KEMENANGAN AL GORE dan film dokumenternya An Incovenient Truth mengingatkan saya pada obrolan singkat dengan Pakar Tata Kota, Marco Kusumawijaya, hampir sebulan yang lalu- sebelum Oscar diumumkan. Mas Marco dengan sangat antusiasnya bercerita tentang fenomena global warming (pemanasan global) yang diungkap dengan sangat apik oleh Gore. "Dari film itu kita semua akan tahu global warming bukan mitos tapi sesuatu yang nyata," ujarnya.
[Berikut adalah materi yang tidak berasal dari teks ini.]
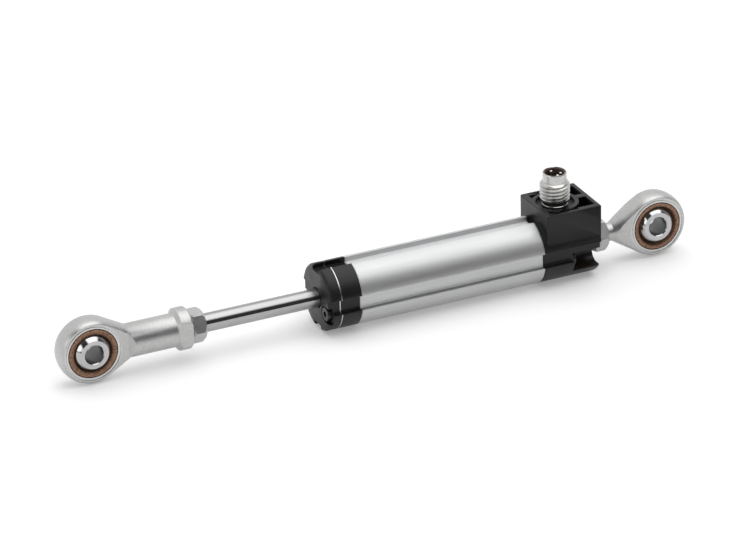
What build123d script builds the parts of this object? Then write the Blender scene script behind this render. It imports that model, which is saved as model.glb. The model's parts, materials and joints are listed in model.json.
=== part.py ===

Film garapan sutradara Davis Guggenheim ini menuturkan perjuangan mantan Wakil Presiden dan calon Presiden Amerika Al Gore dalam meyakinkan masyarakat dan pemimpin Amerika serta dunia tentang pemanasan global. "Kita harus memecahkan krisis iklim, ini bukan isu politik tapi isu moral," ujar Al Gore saat menerima Oscar di Kodak Theater.
Film ini dimulai dengan gambar alam yang masih murni, sungai jernih, dan pohon menghijau. Gore lalu memulai penjelasan tentang efek rumah kaca, yaitu pemantulan sinar infra merah dari sinar matahari yang tidak dapat menembus atap gelas rumah kaca sehingga suhu di dalam rumah kaca lebih hangat dari luar. Untuk Bumi, yang bertindak sebagai rumah kaca adalah emisi gas-gas polutan, terutama CO2.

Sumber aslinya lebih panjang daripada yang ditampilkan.